Discussions seem to be overly focused on Dominic's role/responsibility, or the reliance on unpaid open source contributions, when the root is clearly a systemic issue with the Node ecosystem.
The nature of NPM is such that I'd expect most large corporate Node software to depend on at least a couple of single individuals' hobby projects. The problem is that those projects don't tend to fulfill the same expectations of security, quality and maintenance.
For example, the risk with individualistic modules is that maintainers move on, leaving their projects unattended. This is natural, since their motives for publishing them in the first place revolved around fun, sharing or personal promotion; not everlasting responsibility.
For that reason, the solution cannot be to pay hobbyists to maintain ad eternum some project they worked on in the past for fun and have since lost interest in. You cannot simply transform hobbyists hacking out of passion into obedient corporate workers by throwing money at them.
The security profile of such projects is also hard to trust. Corporate software usually goes through some form of peer review process, whereas with small single maintainer packages, there is little oversight of what goes into releases or who ownership is transferred to.
Even when the author is not malicious, the lack of cryptographic signing of packages (or mandatory 2FA) increases the risk of compromised code, e.g. by stealing the author's NPM credentials.
Some have argued that developers should be responsible for reviewing the code they depend on, but in practice, relying on large and deep dependency trees of small modules makes auditing practically infeasible, especially if code might be minified and obfuscated.
Besides tighter security around distribution, a case could also be made that imported code is granted more access to the system than necessary. The event-stream compromise showed how easy it is to obfuscate execution of arbitrary code in what looks like idiosyncratic Node code.
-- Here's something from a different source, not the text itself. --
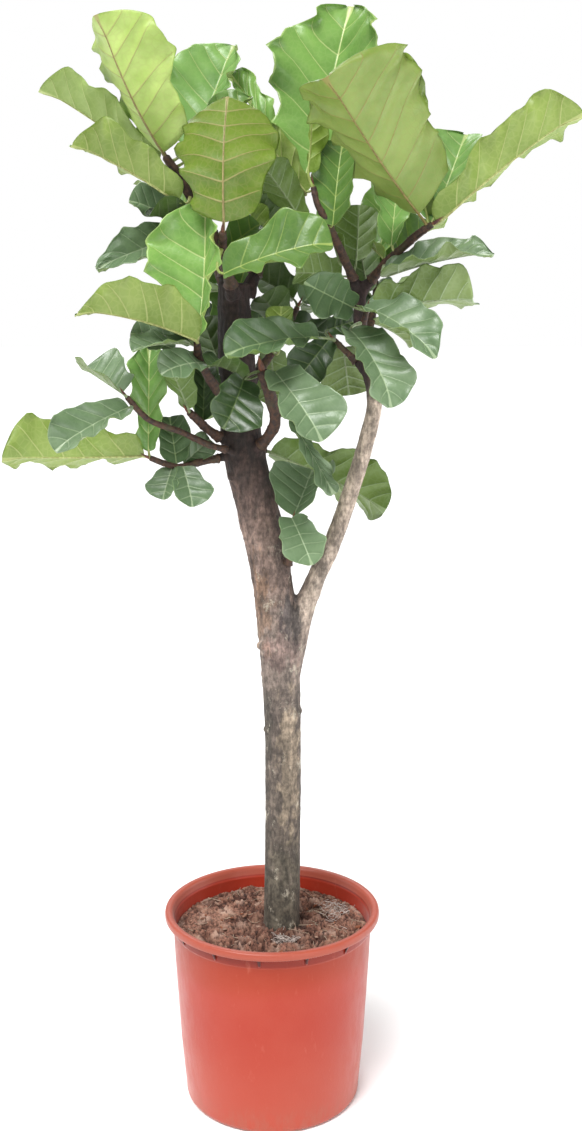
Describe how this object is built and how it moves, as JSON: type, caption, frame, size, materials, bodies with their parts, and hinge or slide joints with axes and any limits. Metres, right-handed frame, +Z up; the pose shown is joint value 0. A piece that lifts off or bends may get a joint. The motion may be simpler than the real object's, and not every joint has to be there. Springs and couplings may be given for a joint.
{
  "type": "potted fiddle leaf fig",
  "caption": "Tree-form fiddle leaf fig with a bare forked trunk and a crown of broad waved leaves, in soil in a round ribbed nursery pot.",
  "frame": {"origin": "centre of the pot's underside", "axes": "+Z up along the pot's axis, -Y the side that faces the viewer, +X to the viewer's right"},
  "size_m": [0.8021, 0.4677, 1.6944],
  "materials": {
    "pot_plastic": "satin terracotta-orange plastic",
    "soil": "rough coir and bark",
    "bark": "matt grey-brown bark with tan patches",
    "leaf": "semi-gloss dark green leaf",
    "leaf_young": "glossy yellow-green leaf"
  },
  "bodies": {
    "root": {"pot": "pot_plastic", "soil": "soil", "trunk": "bark", "stem_top_left": "leaf_young", "stem_left": "leaf_young", "stem_front": "leaf_young", "stem_centre": "leaf_young", "stem_right_inner": "leaf", "stem_right_outer": "leaf_young", "stem_right_side": "leaf", "stem_right_low": "leaf", "stem_trunk_front": "leaf", "stem_fork": "leaf", "stem_trunk_right": "leaf", "stem_low_left_upper": "leaf", "stem_low_left": "leaf", "stem_low_left_short": "leaf", "stem_inner": "leaf", "stem_back_top": "leaf", "stem_back_low": "leaf", "stem_back_right": "leaf"}
  },
  "joints": []
}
The convenience and flexibility of both the Node APIs and the JavaScript syntax make it very hard to statically analyze code for unwarranted operations (e.g. filesystem or network I/O); those are also impossible to restrict.
This is something Node creator Ryan Dahl highlighted in his JSConf EU 2018 talk as one of the design flaws in Node, and is attempting to fix in his new Deno project.

github.com/denoland/deno
But one of the most surprisingly unquestioned aspects of this discussion is the reliance on single-person projects, which would be seen as a serious risk (aka “bus factor”) in other contexts.
Unlike tiny & narrow modules, coarser, larger projects tend to make space for a community to form and share ownership, manage code reviews and keep each other accountable. They can also reduce the burden on authors and more smoothly transition ownership where necessary.
Perhaps it is time to transition from the micro-package approach and consolidate popular individualistic modules into larger-scoped community-led projects that would give stronger guarantees of security, quality and maintainability.